===== INFORMATION PROVIDED

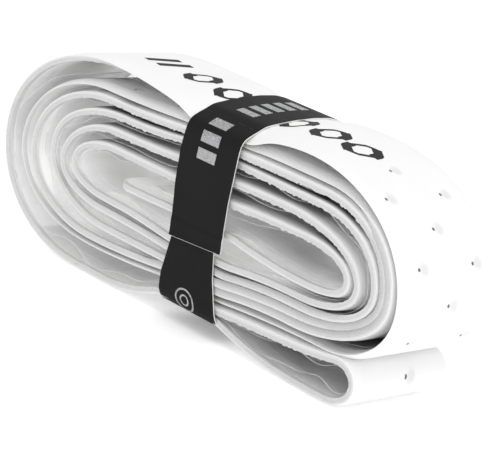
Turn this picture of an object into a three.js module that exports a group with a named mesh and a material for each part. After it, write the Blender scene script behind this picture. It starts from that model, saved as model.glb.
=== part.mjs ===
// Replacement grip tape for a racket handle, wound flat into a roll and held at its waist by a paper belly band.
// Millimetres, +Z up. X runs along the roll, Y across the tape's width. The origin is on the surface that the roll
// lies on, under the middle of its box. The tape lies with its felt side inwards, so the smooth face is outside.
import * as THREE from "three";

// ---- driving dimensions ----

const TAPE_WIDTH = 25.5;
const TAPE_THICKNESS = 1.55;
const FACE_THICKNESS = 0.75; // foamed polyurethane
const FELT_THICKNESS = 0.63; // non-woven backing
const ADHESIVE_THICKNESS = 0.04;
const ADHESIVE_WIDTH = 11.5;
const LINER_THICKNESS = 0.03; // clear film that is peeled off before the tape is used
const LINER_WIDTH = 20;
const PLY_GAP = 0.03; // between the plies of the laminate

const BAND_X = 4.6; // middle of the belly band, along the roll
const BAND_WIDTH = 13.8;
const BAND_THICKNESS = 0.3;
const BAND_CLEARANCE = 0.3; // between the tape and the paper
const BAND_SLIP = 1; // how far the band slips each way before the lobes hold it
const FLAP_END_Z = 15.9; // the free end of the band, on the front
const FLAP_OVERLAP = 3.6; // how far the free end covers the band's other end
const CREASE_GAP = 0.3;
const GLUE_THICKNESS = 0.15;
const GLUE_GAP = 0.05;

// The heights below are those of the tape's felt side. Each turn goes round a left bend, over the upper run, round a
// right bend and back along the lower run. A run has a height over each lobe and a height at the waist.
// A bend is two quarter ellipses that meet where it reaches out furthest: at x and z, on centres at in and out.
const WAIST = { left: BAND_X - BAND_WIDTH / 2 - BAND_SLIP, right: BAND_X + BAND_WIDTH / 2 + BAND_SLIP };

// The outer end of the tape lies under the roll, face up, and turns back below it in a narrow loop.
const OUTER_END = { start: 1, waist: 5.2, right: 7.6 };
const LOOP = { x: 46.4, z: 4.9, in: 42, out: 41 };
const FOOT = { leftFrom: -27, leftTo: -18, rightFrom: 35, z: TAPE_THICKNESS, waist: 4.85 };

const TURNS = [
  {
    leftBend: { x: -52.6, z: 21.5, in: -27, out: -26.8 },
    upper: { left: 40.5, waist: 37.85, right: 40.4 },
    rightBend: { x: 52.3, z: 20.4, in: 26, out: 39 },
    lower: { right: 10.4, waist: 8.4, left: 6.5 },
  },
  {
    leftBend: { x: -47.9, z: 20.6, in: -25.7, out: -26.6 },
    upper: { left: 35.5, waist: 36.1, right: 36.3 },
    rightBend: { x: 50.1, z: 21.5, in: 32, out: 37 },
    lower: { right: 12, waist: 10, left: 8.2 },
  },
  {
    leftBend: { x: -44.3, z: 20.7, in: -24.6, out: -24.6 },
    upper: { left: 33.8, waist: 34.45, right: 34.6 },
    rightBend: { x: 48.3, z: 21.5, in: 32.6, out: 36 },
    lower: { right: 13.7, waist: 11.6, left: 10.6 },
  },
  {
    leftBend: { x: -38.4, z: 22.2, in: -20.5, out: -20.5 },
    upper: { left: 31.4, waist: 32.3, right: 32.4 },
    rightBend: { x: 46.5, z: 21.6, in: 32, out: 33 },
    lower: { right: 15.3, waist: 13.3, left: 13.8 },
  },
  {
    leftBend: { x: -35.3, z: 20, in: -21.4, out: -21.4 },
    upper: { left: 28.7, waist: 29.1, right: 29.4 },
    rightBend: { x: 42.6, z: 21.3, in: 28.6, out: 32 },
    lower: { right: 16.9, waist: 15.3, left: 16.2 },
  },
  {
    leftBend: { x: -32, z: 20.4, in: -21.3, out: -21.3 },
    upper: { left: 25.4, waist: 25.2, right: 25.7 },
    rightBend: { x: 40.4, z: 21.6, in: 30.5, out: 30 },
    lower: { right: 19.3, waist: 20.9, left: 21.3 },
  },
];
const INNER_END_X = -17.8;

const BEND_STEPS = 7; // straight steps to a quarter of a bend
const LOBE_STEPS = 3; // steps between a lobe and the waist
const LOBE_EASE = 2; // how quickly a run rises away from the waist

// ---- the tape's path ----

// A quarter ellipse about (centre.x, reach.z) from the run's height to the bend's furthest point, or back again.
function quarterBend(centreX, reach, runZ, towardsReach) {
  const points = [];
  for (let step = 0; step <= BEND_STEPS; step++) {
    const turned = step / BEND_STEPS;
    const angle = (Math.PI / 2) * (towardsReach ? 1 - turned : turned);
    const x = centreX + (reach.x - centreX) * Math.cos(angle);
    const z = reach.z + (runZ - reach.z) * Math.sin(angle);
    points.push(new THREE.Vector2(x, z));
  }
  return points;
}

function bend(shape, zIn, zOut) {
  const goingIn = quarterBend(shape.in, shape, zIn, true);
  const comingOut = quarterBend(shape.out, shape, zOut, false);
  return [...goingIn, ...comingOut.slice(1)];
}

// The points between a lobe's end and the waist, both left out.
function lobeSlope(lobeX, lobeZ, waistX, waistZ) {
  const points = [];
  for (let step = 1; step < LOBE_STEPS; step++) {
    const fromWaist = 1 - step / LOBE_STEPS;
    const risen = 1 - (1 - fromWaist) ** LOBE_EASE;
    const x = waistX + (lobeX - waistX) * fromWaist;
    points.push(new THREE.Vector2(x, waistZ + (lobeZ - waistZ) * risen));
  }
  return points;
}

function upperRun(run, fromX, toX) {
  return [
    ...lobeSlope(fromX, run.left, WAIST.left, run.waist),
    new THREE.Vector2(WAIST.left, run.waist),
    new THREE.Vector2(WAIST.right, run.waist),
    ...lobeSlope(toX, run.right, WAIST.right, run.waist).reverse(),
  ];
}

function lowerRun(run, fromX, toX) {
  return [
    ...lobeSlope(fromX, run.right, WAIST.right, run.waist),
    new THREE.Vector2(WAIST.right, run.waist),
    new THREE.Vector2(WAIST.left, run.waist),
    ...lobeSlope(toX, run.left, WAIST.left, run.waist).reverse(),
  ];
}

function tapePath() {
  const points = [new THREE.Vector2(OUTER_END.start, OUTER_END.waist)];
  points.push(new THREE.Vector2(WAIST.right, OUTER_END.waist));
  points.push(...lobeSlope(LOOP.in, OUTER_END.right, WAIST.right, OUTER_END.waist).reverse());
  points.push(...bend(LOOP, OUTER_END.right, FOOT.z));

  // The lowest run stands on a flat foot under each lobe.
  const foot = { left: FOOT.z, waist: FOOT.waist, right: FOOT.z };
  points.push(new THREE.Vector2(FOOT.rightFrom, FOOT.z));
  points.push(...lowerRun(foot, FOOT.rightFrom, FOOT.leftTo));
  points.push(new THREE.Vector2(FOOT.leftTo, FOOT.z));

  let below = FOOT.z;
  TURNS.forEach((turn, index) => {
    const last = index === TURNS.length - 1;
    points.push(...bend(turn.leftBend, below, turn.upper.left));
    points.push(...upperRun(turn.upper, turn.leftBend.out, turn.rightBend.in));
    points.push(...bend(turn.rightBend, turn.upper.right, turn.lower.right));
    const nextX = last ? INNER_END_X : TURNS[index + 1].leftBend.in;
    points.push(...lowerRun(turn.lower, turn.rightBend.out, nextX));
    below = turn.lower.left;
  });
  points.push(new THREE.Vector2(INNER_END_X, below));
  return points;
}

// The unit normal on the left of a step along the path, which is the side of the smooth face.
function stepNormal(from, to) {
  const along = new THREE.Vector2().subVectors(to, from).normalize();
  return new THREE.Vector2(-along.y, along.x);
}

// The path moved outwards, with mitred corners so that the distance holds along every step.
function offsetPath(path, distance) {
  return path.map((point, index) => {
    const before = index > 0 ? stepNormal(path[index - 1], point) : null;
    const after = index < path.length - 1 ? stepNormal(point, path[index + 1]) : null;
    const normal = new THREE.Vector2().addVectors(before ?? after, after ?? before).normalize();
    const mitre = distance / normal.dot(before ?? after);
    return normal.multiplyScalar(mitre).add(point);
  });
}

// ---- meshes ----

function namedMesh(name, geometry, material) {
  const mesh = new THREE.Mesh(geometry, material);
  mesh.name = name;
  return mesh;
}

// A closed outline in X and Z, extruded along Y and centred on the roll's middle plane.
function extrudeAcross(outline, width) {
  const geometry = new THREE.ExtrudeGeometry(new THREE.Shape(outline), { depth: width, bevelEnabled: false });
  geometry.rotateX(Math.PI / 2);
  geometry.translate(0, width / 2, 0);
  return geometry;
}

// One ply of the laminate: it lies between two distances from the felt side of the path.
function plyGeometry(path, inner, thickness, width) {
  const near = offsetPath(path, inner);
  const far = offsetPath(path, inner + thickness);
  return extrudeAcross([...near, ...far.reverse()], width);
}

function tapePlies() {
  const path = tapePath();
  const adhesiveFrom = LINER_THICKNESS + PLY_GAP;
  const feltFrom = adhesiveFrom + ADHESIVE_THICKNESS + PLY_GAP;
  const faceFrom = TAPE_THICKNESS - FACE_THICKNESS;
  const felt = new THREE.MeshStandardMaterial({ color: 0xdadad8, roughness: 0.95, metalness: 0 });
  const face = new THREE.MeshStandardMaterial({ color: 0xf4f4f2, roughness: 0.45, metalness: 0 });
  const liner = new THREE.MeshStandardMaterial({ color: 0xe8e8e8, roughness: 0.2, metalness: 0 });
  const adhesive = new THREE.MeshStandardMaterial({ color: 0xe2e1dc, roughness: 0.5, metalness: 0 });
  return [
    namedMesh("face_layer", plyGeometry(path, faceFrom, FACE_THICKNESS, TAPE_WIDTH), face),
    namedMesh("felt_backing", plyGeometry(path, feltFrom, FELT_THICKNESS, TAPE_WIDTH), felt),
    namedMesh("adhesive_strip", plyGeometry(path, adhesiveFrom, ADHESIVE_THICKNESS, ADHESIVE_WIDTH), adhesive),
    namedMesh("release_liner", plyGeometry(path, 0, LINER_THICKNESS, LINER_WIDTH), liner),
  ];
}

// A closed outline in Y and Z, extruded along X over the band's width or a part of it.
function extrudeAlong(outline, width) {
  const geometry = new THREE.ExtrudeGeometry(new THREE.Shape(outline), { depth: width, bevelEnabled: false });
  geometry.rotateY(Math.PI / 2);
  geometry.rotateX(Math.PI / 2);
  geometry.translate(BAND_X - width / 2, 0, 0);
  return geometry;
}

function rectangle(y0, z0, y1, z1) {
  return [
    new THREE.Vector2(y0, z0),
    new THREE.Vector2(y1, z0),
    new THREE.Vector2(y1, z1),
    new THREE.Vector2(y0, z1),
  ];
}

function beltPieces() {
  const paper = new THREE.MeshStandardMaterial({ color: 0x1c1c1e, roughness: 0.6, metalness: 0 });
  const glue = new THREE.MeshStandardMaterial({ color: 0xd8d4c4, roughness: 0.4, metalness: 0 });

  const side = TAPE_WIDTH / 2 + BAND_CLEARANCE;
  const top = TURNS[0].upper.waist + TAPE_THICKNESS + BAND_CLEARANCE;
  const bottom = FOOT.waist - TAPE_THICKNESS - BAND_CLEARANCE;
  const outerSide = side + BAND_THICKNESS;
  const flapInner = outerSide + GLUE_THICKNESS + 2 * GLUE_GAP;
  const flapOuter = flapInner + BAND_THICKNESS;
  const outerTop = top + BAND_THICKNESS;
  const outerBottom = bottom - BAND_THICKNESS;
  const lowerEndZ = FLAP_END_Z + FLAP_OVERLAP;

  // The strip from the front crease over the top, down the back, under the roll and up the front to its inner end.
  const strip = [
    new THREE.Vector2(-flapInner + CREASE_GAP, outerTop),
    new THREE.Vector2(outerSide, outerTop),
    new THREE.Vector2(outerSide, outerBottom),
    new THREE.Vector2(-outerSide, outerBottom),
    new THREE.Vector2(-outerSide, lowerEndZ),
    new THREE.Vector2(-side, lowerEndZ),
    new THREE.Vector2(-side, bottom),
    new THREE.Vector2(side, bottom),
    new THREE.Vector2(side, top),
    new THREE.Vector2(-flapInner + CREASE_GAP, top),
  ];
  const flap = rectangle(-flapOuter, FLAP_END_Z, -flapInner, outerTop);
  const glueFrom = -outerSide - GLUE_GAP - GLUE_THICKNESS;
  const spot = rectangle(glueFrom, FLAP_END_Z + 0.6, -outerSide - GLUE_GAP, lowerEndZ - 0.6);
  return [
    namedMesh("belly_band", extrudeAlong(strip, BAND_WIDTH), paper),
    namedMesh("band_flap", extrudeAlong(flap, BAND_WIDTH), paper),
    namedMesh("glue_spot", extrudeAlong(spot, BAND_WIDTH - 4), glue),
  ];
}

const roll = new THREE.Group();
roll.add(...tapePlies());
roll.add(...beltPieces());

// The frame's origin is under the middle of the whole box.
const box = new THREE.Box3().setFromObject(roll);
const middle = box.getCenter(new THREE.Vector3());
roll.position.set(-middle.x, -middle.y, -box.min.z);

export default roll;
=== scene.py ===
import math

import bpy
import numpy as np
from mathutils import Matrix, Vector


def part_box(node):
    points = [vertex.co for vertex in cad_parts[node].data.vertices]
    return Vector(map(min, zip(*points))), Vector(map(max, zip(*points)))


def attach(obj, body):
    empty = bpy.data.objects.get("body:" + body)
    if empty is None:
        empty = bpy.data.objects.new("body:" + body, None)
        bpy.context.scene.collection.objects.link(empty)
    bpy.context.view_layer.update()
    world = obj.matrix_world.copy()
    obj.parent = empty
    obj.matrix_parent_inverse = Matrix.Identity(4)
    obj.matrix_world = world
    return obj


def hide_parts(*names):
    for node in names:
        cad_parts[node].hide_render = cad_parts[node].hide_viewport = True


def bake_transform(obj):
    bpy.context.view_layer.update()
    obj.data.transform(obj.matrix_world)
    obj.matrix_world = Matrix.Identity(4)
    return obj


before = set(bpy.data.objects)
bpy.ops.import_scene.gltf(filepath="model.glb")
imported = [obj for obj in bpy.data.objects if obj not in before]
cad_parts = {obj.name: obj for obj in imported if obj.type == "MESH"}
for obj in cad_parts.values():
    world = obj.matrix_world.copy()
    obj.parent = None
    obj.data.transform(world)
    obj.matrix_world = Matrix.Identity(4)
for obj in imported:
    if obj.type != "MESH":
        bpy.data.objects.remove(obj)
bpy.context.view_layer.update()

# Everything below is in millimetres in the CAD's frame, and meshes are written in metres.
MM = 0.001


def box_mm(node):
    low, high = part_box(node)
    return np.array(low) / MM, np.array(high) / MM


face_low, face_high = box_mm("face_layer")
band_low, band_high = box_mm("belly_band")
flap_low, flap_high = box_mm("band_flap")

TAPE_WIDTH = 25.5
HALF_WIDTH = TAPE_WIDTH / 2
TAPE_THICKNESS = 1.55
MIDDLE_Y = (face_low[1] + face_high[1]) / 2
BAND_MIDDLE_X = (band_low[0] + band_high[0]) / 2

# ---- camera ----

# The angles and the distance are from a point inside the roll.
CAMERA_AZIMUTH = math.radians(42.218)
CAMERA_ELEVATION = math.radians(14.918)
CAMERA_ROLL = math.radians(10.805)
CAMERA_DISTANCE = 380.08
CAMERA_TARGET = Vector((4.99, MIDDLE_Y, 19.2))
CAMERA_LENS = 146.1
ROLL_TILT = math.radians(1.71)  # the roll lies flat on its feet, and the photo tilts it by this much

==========

TASK REQUIREMENTS: Look above for the line that contains "cad_parts[node].hide_render = cad_parts[node].hide_viewport". Starting there, transcribe every line exactly until you have copied the line that contains "before = set(bpy.data.objects)".

ANSWER TO THIS PROBLEM:
        cad_parts[node].hide_render = cad_parts[node].hide_viewport = True


def bake_transform(obj):
    bpy.context.view_layer.update()
    obj.data.transform(obj.matrix_world)
    obj.matrix_world = Matrix.Identity(4)
    return obj


before = set(bpy.data.objects)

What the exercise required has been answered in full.